If you’re the type to show your appreciation for a favorite comic character by dressing up, by all means do so. There’s plenty of places online that’ll help you with getting an outfit together. My advice here is for people who don’t dress up. First, be aware that your proximity to people in costume often determines the speed at which you will move on the convention floor. Avoid groups of costumes like the plague if you want to get anywhere on time, as they often have difficulty moving quickly and are magnets for people who want to take pictures. Second, while obviously someone who dresses up in the skimpier sort of superhero garb wants to be looked at to a certain extent, (I’m speaking to you especially, Power Girl and Vampirella cosplayers) don’t leer at them too long as it makes them uncomfortable. Besides, if you’re at anyself-respecting convention, there should be tons of people in awesome costumes walking around, so why waste time on looking at just one?

Grant Morrison and I

- on creators

When speaking with some of your favorite creators at the convention, it is of utmost importance to keep your cool at all costs.

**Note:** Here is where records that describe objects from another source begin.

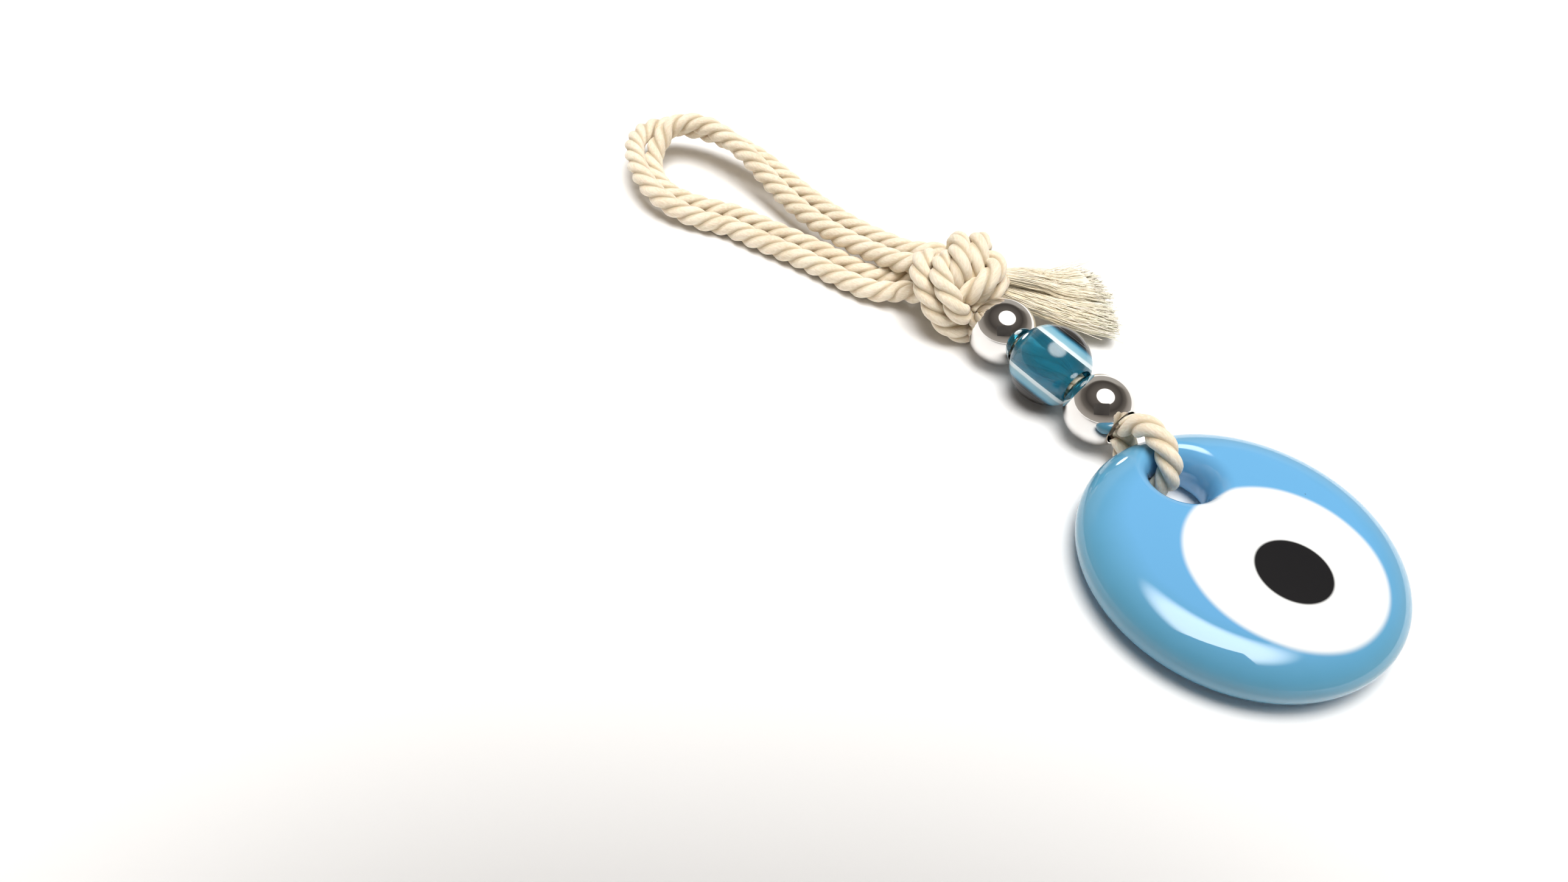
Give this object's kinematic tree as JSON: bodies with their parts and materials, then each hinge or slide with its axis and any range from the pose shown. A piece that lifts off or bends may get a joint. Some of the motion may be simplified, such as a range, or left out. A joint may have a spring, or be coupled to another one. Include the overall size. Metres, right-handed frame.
{
  "type": "evil eye ornament",
  "caption": "Glass eye disc on a doubled cotton cord with silver and eye beads, an overhand knot with a frayed tassel and a hanging loop.",
  "frame": {"origin": "middle of the glass disc's flat back, which lies on the table", "axes": "+Z up out of the disc's face, +Y from the pupil through the cord hole towards the hanging loop, +X to the right seen from above with +Y up"},
  "size_m": [0.07, 0.1683, 0.0156],
  "materials": {
    "blue_glass": "opaque pressed sky-blue glass, fire-polished and glossy",
    "white_glass": "opaque white glass fused into the face, glossy",
    "black_glass": "opaque black glass fused into the iris, slightly duller",
    "silver_plate": "mirror-bright silver-coloured plating",
    "teal_resin": "polished teal resin, slightly see-through",
    "white_resin": "polished milky white resin layer",
    "pale_blue_resin": "polished pale grey-blue resin, cloudy",
    "black_resin": "polished black resin",
    "cotton_cord": "natural undyed three-strand cotton cord, matt and slightly fuzzy"
  },
  "bodies": {
    "disc": {"glass_disc": "blue_glass", "iris_white": "white_glass", "pupil_black": "black_glass"},
    "bight": {"cord_bight": "cotton_cord"},
    "cord_line": {"cord_leg_upper": "cotton_cord", "cord_leg_lower": "cotton_cord", "overhand_knot": "cotton_cord", "tassel_end_a": "cotton_cord", "tassel_end_b": "cotton_cord", "loop_cord_outer": "cotton_cord", "loop_cord_inner": "cotton_cord"},
    "lower_bead": {"lower_silver_bead": "silver_plate"},
    "eye_bead": {"eye_bead_core": "teal_resin", "eye_bead_white_layer_a": "white_resin", "eye_bead_white_layer_b": "white_resin", "eye_bead_pale_layer_a": "pale_blue_resin", "eye_bead_pale_layer_b": "pale_blue_resin", "eye_bead_pupil_a": "black_resin", "eye_bead_pupil_b": "black_resin"},
    "upper_bead": {"upper_silver_bead": "silver_plate"}
  },
  "joints": [
    {"name": "cord_fold", "type": "hinge", "parent": "disc", "child": "bight", "pos_m": [0, 0.022, 0.00556], "axis": [1, 0, 0], "range_deg": [0, 110]},
    {"name": "cord_sway", "type": "hinge", "parent": "bight", "child": "cord_line", "pos_m": [0.00063, 0.02844, 0.006], "axis": [0, 0, 1], "range_deg": [-20, 20]},
    {"name": "lower_bead_spin", "type": "hinge", "parent": "cord_line", "child": "lower_bead", "pos_m": [0, 0.0336, 0.006], "axis": [-0.1219, 0.9925, 0], "continuous": true},
    {"name": "eye_bead_spin", "type": "hinge", "parent": "cord_line", "child": "eye_bead", "pos_m": [-0.00143, 0.04521, 0.007], "axis": [-0.1219, 0.9925, 0], "continuous": true},
    {"name": "upper_bead_spin", "type": "hinge", "parent": "cord_line", "child": "upper_bead", "pos_m": [-0.00285, 0.05683, 0.006], "axis": [-0.1219, 0.9925, 0], "continuous": true}
  ]
}
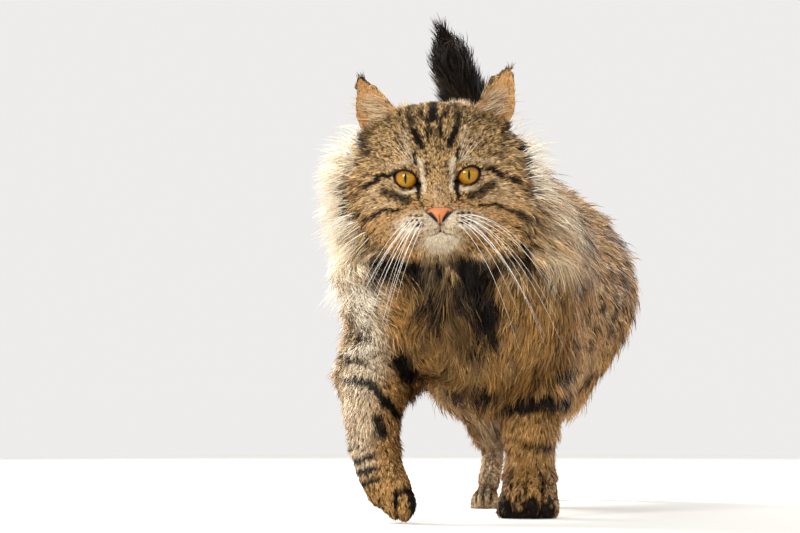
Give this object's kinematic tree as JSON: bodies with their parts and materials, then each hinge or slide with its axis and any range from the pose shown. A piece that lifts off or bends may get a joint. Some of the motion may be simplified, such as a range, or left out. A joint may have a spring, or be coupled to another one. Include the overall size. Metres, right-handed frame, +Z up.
{
  "type": "long-haired tabby cat",
  "caption": "Long-haired brown tabby cat, life size and still, walking with one forepaw lifted and its tail raised.",
  "frame": {"origin": "centre of the bounding box's floor face, on the level of the soles", "axes": "+Z up; -Y is the way the cat walks, along its trunk; +X is the cat's left side"},
  "size_m": [0.218, 0.6486, 0.4472],
  "materials": {
    "coat": "long soft fur, brown tabby",
    "eyes": "wet, amber iris with an upright slit pupil",
    "nose_leather": "bare, slightly moist skin"
  },
  "bodies": {
    "root": {"chest": "coat", "ear_left": "coat", "ear_right": "coat", "eye_left": "eyes", "eye_right": "eyes", "foreleg_left_lower": "coat", "foreleg_left_upper": "coat", "foreleg_right_lower": "coat", "foreleg_right_upper": "coat", "forepaw_left": "coat", "forepaw_right": "coat", "head": "coat", "hindleg_left_metatarsus": "coat", "hindleg_left_shank": "coat", "hindleg_left_thigh": "coat", "hindleg_right_metatarsus": "coat", "hindleg_right_shank": "coat", "hindleg_right_thigh": "coat", "hindpaw_left": "coat", "hindpaw_right": "coat", "jaw": "coat", "loin": "coat", "neck": "coat", "nose": "nose_leather", "rump": "coat", "tail_base": "coat", "tail_middle": "coat", "tail_tip": "coat"}
  },
  "joints": []
}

PROTIP: I find that drinking some cocktails beforehand will get you into an amiable, not pitiful state of mind. Never denigrate the work of other people when speaking with a creator; in the comics world, people tend to stick together. Above all else, if the creator ever gets a “deer in the headlights” expression on their face, you’ve gone too far, just say thank you and walk away.

More PROTIPS:

- Identify booths early on that won’t get too crowded based on what they sell. These might include anime publishers with huge floorspace, TV shows that no one’s heard of (and that don’t have a famous person signing at them), purveyors of extremely expensive items that you’d be out of your mind wanting to take home on a plane, video game demonstrations, etc. These booths will make excellent short cuts through the exhibition hall later on, although you might receive some flak from booth attendants, but whatever.

- If you don’t get in to see the panel you wanted, any other panel becomes extremely interesting with the addition of four or five maragaritas beforehand.